> **MATERIAL**:
--- BEGIN ---

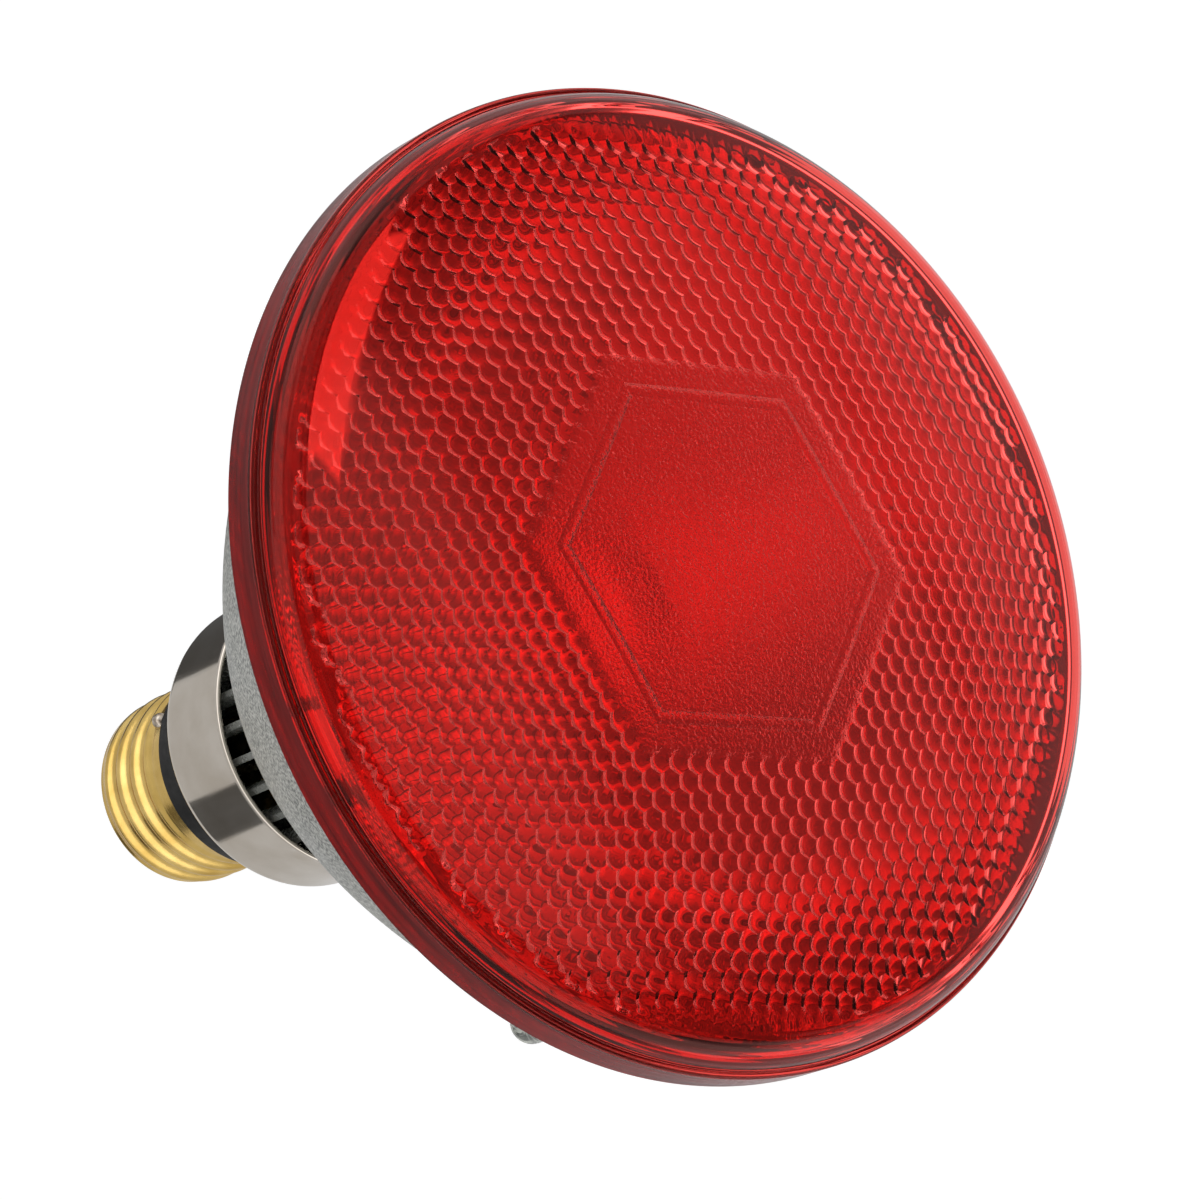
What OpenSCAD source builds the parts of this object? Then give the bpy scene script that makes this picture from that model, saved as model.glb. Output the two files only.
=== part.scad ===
// Infrared heat lamp: red pressed-glass lens on a silvered glass reflector, with a
// metal skirt and a screw base. Millimetres, +Z from the contact tip up to the lens.

/* [Lens] */
// Outer diameter of the lens rim
lens_d = 121.5; // [118:0.5:124]
// Height of the rim's straight side wall
lens_rim_h = 4.5; // [3:0.1:6]
// Glass thickness of the lens
lens_wall = 4; // [3.2:0.1:5]
// Width of the bead between the side wall and the front shoulder
lens_bead = 0.9; // [0.5:0.1:1.2]
// Width of the rounded shoulder, measured inwards from the bead
lens_shoulder_w = 5.6; // [4.5:0.1:6.5]
// Height of the rounded shoulder
lens_shoulder_h = 4.6; // [4:0.1:5.5]
// Rise of the dome above the shoulder
lens_rise = 5.1; // [4:0.1:6]

/* [Honeycomb] */
// Distance between neighbouring cells
cell_pitch = 2.6; // [2.6:0.05:3.2]
// Height of each cell above its edges
cell_h = 0.55; // [0.3:0.05:0.9]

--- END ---

> **WHAT TO DO**: Print out the whole listing exactly as it appears.

> **FINAL RESULT**:
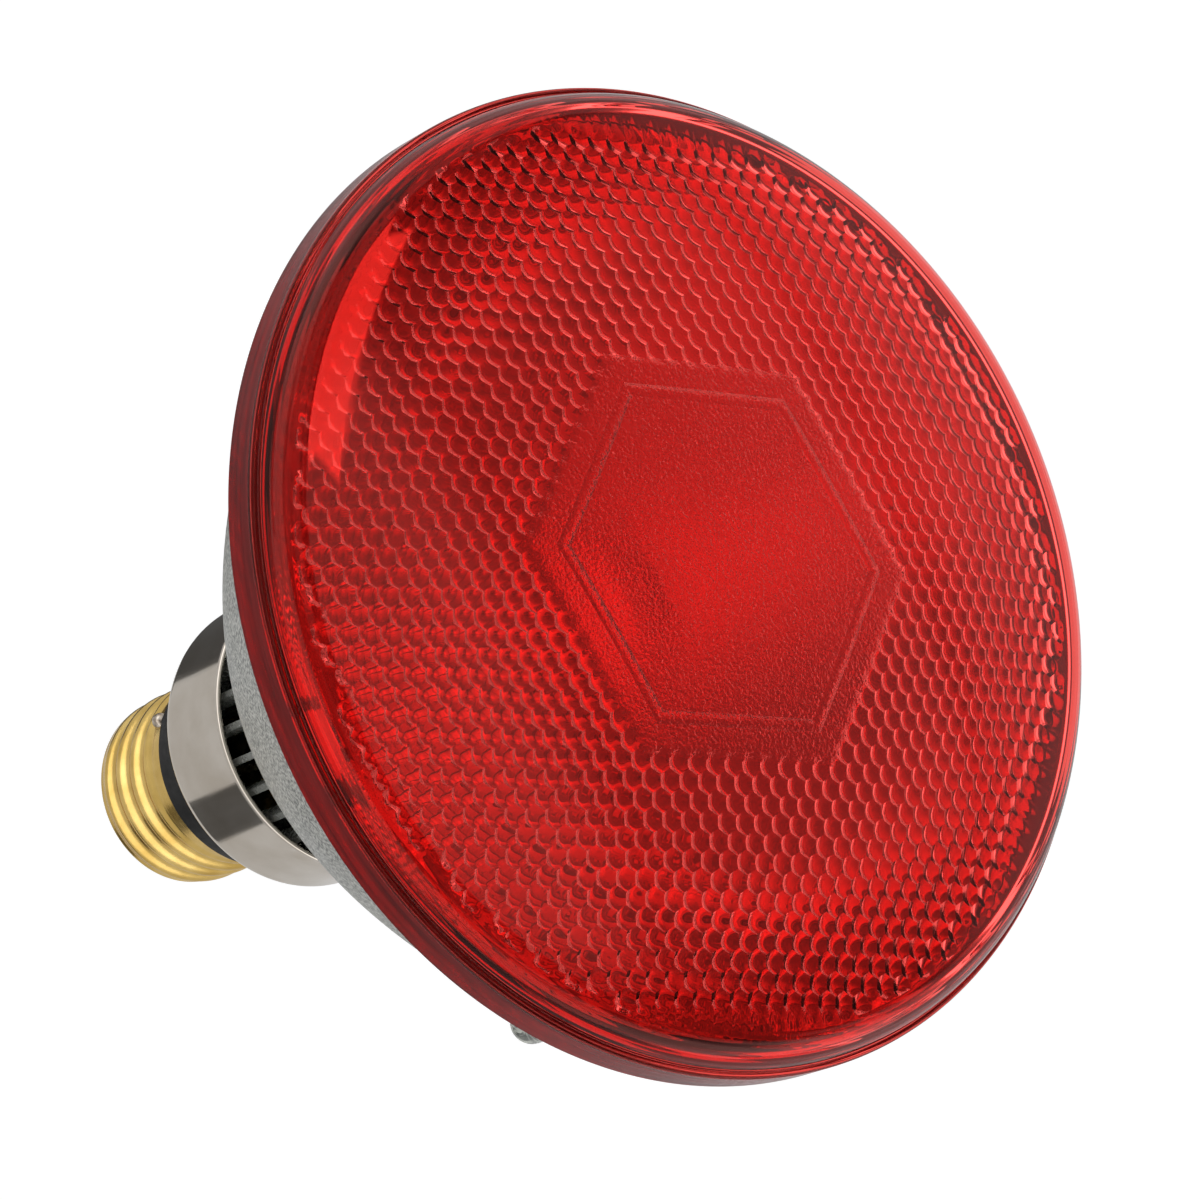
What OpenSCAD source builds the parts of this object? Then give the bpy scene script that makes this picture from that model, saved as model.glb. Output the two files only.
=== part.scad ===
// Infrared heat lamp: red pressed-glass lens on a silvered glass reflector, with a
// metal skirt and a screw base. Millimetres, +Z from the contact tip up to the lens.

/* [Lens] */
// Outer diameter of the lens rim
lens_d = 121.5; // [118:0.5:124]
// Height of the rim's straight side wall
lens_rim_h = 4.5; // [3:0.1:6]
// Glass thickness of the lens
lens_wall = 4; // [3.2:0.1:5]
// Width of the bead between the side wall and the front shoulder
lens_bead = 0.9; // [0.5:0.1:1.2]
// Width of the rounded shoulder, measured inwards from the bead
lens_shoulder_w = 5.6; // [4.5:0.1:6.5]
// Height of the rounded shoulder
lens_shoulder_h = 4.6; // [4:0.1:5.5]
// Rise of the dome above the shoulder
lens_rise = 5.1; // [4:0.1:6]

/* [Honeycomb] */
// Distance between neighbouring cells
cell_pitch = 2.6; // [2.6:0.05:3.2]
// Height of each cell above its edges
cell_h = 0.55; // [0.3:0.05:0.9]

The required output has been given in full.